Ardmore needed to raise some cash to pay for the vessel acquisitions. To that end, it announced a stock offering, which priced today. In total, the company sold 7.5 million shares at $8.90 per share -- a discount from yesterday's closing price of $9.75 -- raising roughly $66.8 million. That cash, plus the amount available under the company's credit facility, are expected to fully fund the acquisitions.
Petroleum tanker companies have been active acquirers this year due to improved industry fundamentals, thanks, in part, to growing global demand for both oil and petroleum products. Just last week, oil-tanker company Nordic American Tankers announced the acquisition of four Suezmax tankers. That transaction brings Nordic American Tankers' fleet up to 28 currently operating vessels, with the company expecting two more additions to its fleet by the start of 2017 after its two newbuilds come online.
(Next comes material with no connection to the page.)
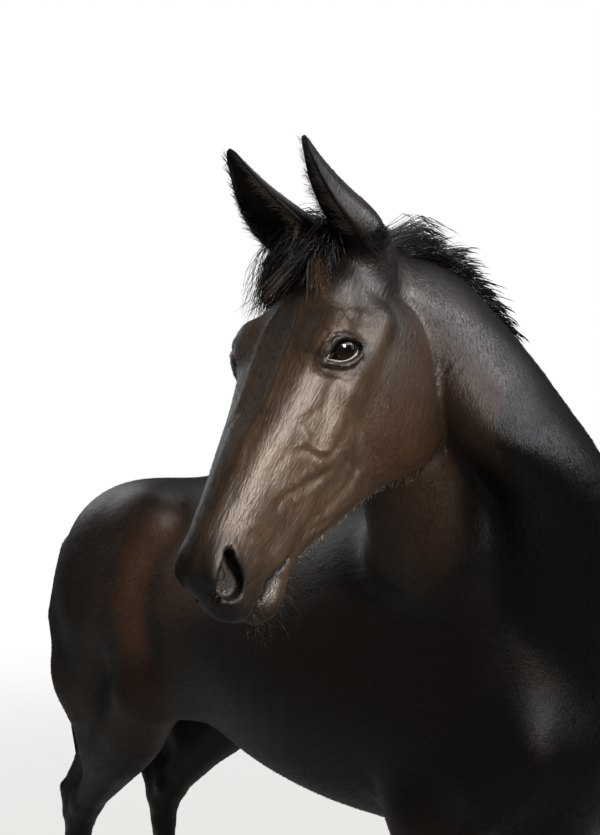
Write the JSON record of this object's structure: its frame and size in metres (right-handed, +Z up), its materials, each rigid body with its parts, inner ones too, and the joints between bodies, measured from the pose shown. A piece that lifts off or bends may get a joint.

Like Ardmore, Nordic American Tankers believes its new additions will boost its earning capacity.
Now what: While investors weren't enthused by the pricing of Ardmore Shipping's stock offering, it was an offering the company needed to make in order to help fund its recent acquisition. It's a deal the company is confident will add to earnings on a per-share basis despite the dilution. If that turns out to be the case, then the stock could quickly earn back today's steep loss.